Como urbanita explorador del campo aprecio de este la estrecha comunión con la naturaleza, el conocimiento del nombre de los árboles y de las aves, el extraer de la tierra con las propias manos aquello que te da sustento. Una forma de vida más esencial, menos meliflua: no hablar del culo de la Kardashian sino de un roble que un rayo derribó la noche antes. Ver los ritmos de la vida, el paso de las estaciones y los años, el ciclo de las cosechas, el envejecimiento de todo lo que vive. La matanza. Si hay algo que sea ser humano, es esto. Tal vez en estos pueblos tengan, incluso, una mejor relación con la muerte y eso que en lugares como estos, de población envejecida, se muere mucho: este verano cayeron cuatro y cada vez van quedando menos.

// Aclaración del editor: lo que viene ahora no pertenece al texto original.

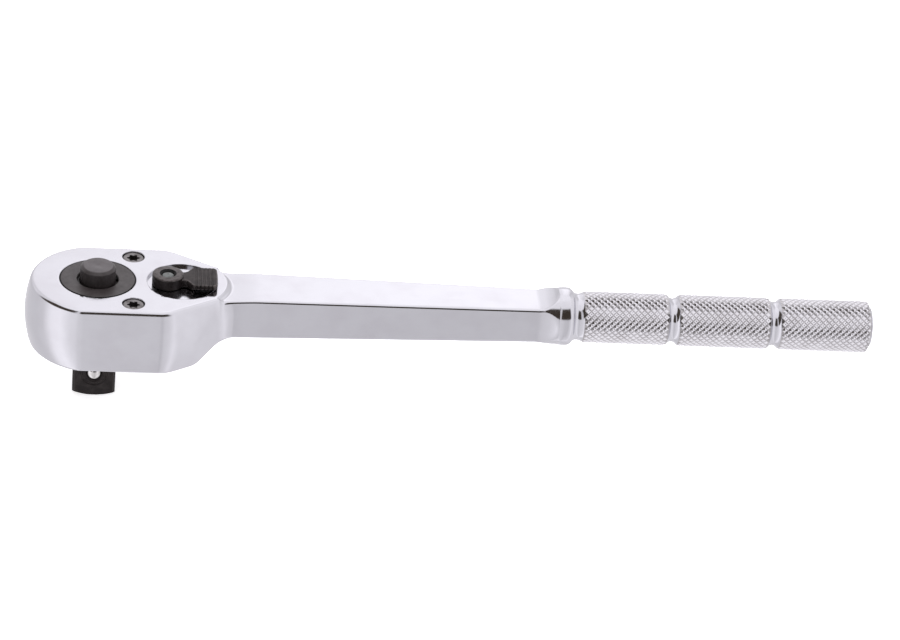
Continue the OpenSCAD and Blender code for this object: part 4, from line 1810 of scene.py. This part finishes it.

En la cercana iglesia de Santalla, y en muchas de la zona, los nichos mortuorios rodean estrechamente el templo, dejando solo un estrecho pasillo alrededor, como si los muertos (que en pueblos como este han llegado a vivir mucho) esperaran impacientes a los vivos. Pero aquí saben que muere un animal, pero vive otro, que llega el invierno, pero detrás la primavera. Quizás, fantaseo, pero puede que por aquí no utilicen muchos antidepresivos, no conozcan las virtudes de los ansiolíticos. Seguro que ya lo estoy flipando.

¿Me vendré a vivir al pueblo, pues? Aquel día que un enorme perro desconocido, con melenas del color de los leones, apareció de detrás de un muro y subió a él muy aristocrático para mirarme, como uno de esos dioses del bosque de La princesa Mononoke, pensé que sí, que aquel perro apolíneo y poderoso me estaba ordenando que dejara toda mi vida rodeada de asfalto, vivida en pequeñas jaulas de ladrillo, azorado por las prisas y el fast food. Y que tenía que obedecer o caería fulminado, que los árboles de ese bosque en San Facundo que parece sacado de una peli de terror vendrían de noche a sacarme el corazón con su ramaje. Pero luego se me pasó, claro. Todo esto del pueblo es muy bonito, pero el trabajo allí es muy duro y también es muy duro soportar esa quietud, sin poder ir a los bares de moda, a los canapeos, sin el olor de los kioskos y las comidas del mundo, sin las grandes manifestaciones y las exposiciones del año, sin los turistas y los jevis de la Gran Vía, sin las terrazas y los after hours.

Así que, llegado el fin de la vacaciones, nos cogimos un autobús, desde donde recuerdo esto, y nos volvimos a la gran ciudad, donde se ruedan los anuncios y discuten los políticos, donde protestan los vecinos y tarda en llegar el metro, donde hay una jeringuilla en el baño, pongamos que hablo de Madrid. Porque, al final, alguien tiene que venir de fuera para volver y contarlo. Pero toda esta vivencia me recuerda a lo que una vez me dijo el artífice de un festival artístico que se desarrollaba en el medio rural y en el que artistas e intelectuales de las ciudades se iban de visita al campo: "No lo hacíamos para que la gente de pueblo aprendiera de los que venían de la ciudad sino para que los pijos de la ciudad se empapasen un poco de las buenas maneras de las gentes del campo".